Swisher International, through its Swisher Sweets cigar brand, and the Sunbelt Expo are sponsoring the Southeastern Farmer of the Year awards for the 30th consecutive year. Swisher has contributed some $1,120,000 in cash awards and other honors to southeastern farmers since the award was initiated in 1990.
Kentucky farmers became eligible to compete for the Farmer of the Year award in 2006. Previous state winners from Kentucky include Sam Moore of Morgantown, 2006; Scott Travis of Cox’s Creek, 2007; Loretta Lyons of Tompkinsville, 2008; Doug Langley of Shelbyville, 2009; Joe Nichols of Cadiz, 2010; Jim Sidebottom of Greensburg, 2012; Scott Travis of Cox’s Creek, 2013; Ray Allan Mackey of Elizabethtown, 2014; Jack Trumbo of Simpsonville, 2015; Keith Lowry of Water Valley, 2016; and Mike Batch of Owingsville, 2017; Darren Luttrell of Beaver Dame, 2018.

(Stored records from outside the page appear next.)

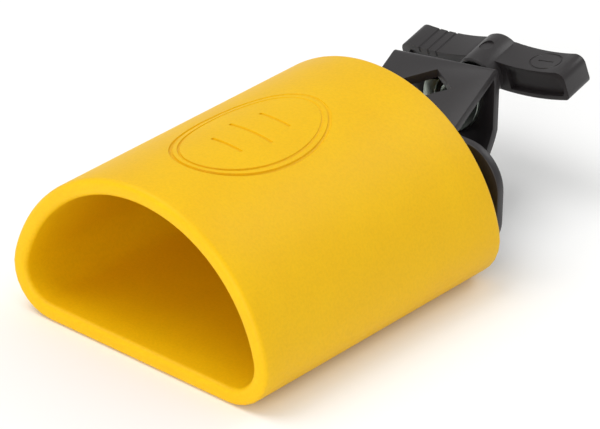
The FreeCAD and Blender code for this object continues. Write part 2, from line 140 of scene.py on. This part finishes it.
def surface(name, light, dark, grain_mm, bump_mm, roughness, metallic=0.0, stretch=(1, 1, 1), **more):
    """A finish whose colour and roughness vary in patches and whose surface has grain of a real size."""
    made = bpy.data.materials.new(name)
    made.use_nodes = True
    tree = made.node_tree
    tree.nodes.clear()
    where = add_node(tree, "ShaderNodeTexCoord")
    laid = add_node(tree, "ShaderNodeMapping", inputs={"Scale": stretch},
                    links={"Vector": where.outputs["Object"]})
    patches = add_node(tree, "ShaderNodeTexNoise", inputs={"Scale": 1 / (PATCH_MM * MM), "Detail": 4.0},
                       links={"Vector": laid.outputs["Vector"]})
    grain = add_node(tree, "ShaderNodeTexNoise", inputs={"Scale": 1 / (grain_mm * MM), "Detail": 3.0,
                                                         "Roughness": 0.55},
                     links={"Vector": laid.outputs["Vector"]})
    mixed = add_node(tree, "ShaderNodeMix", {"data_type": "RGBA"},
                     links={"Factor": patches.outputs["Fac"]})
    mixed.inputs[6].default_value = linear(dark)
    mixed.inputs[7].default_value = linear(light)
    flecks = add_node(tree, "ShaderNodeValToRGB", links={"Fac": grain.outputs["Fac"]})
    flecks.color_ramp.elements[0].color = (0.95, 0.95, 0.95, 1)
    flecks.color_ramp.elements[0].position = 0.35
    flecks.color_ramp.elements[1].position = 0.6
    shaded = add_node(tree, "ShaderNodeMix", {"data_type": "RGBA", "blend_type": "MULTIPLY"})
    shaded.inputs["Factor"].default_value = 1.0
    tree.links.new(mixed.outputs[2], shaded.inputs[6])
    tree.links.new(flecks.outputs["Color"], shaded.inputs[7])
    wear = add_node(tree, "ShaderNodeMapRange",
                    inputs={"To Min": roughness - SHEEN_SPREAD, "To Max": roughness + SHEEN_SPREAD},
                    links={"Value": patches.outputs["Fac"]})
    bump = add_node(tree, "ShaderNodeBump", inputs={"Strength": 0.5, "Distance": bump_mm * MM},
                    links={"Height": grain.outputs["Fac"]})
    shader = add_node(tree, "ShaderNodeBsdfPrincipled", inputs={"Metallic": metallic, "IOR": PLAIN_IOR, **more},
                      links={"Base Color": shaded.outputs[2], "Roughness": wear.outputs["Result"],
                             "Normal": bump.outputs["Normal"]})
    add_node(tree, "ShaderNodeOutputMaterial", links={"Surface": shader.outputs["BSDF"]})
    return made


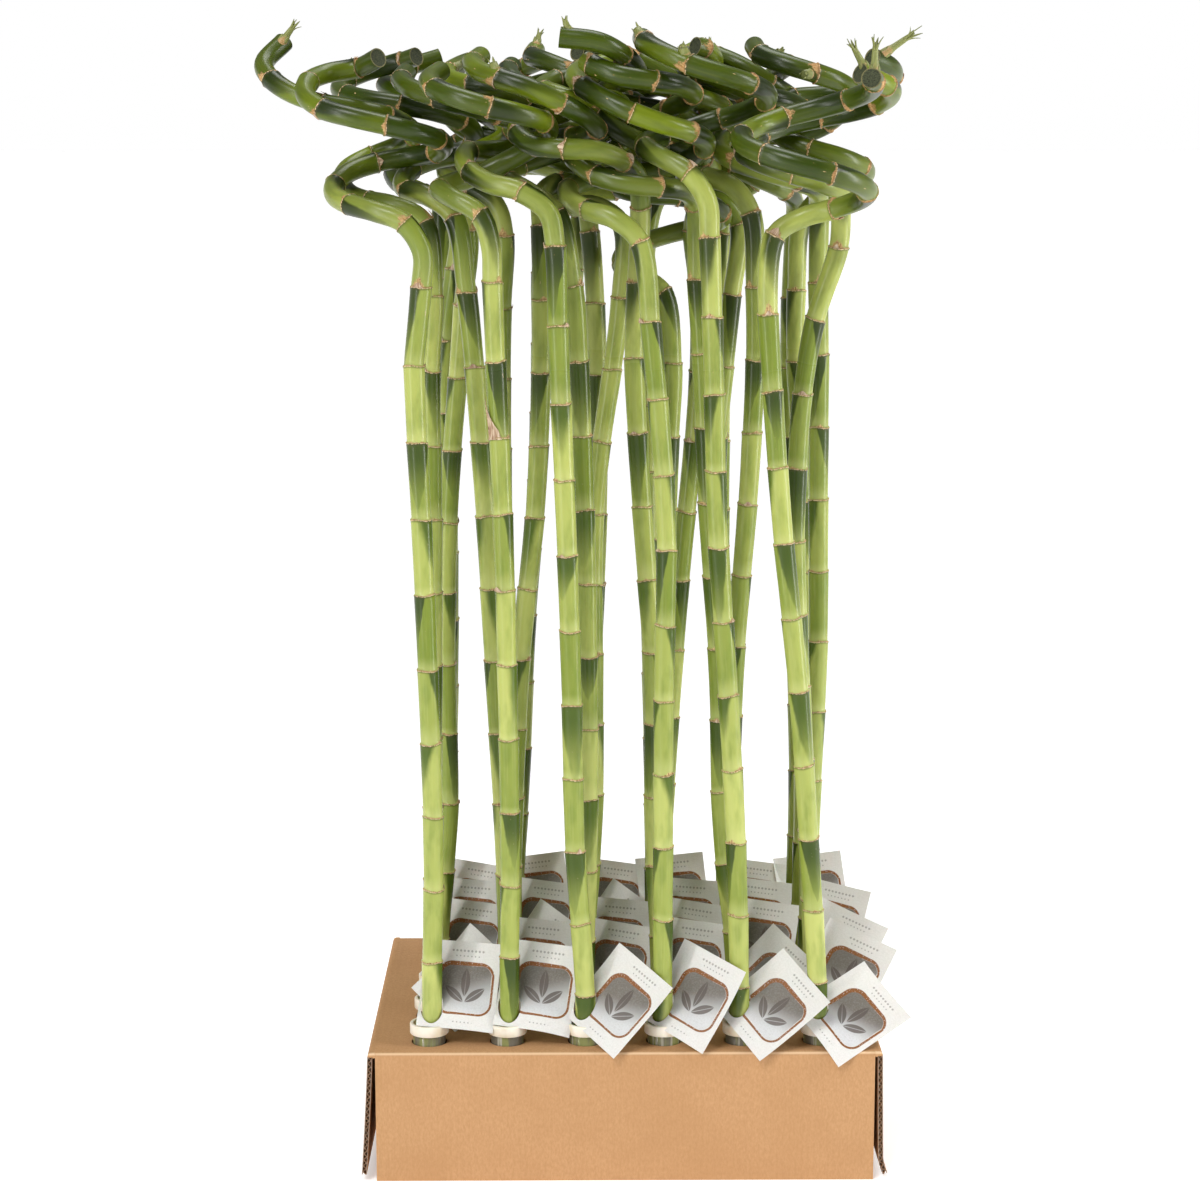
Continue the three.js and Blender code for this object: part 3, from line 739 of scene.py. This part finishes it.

A distinguished panel of judges will visit Cunningham Farms, along with the farms of the other nine state finalists, during the week of August 5–9. The judges this year include Cary Lightsey, Lake Wales, Florida, who was the overall winner of the award in 2009; John McKissick, long-time University of Georgia agricultural economist at Athens, Georgia; and David Wildey, Manila, Arkansas, the overall winner of the award in 2016.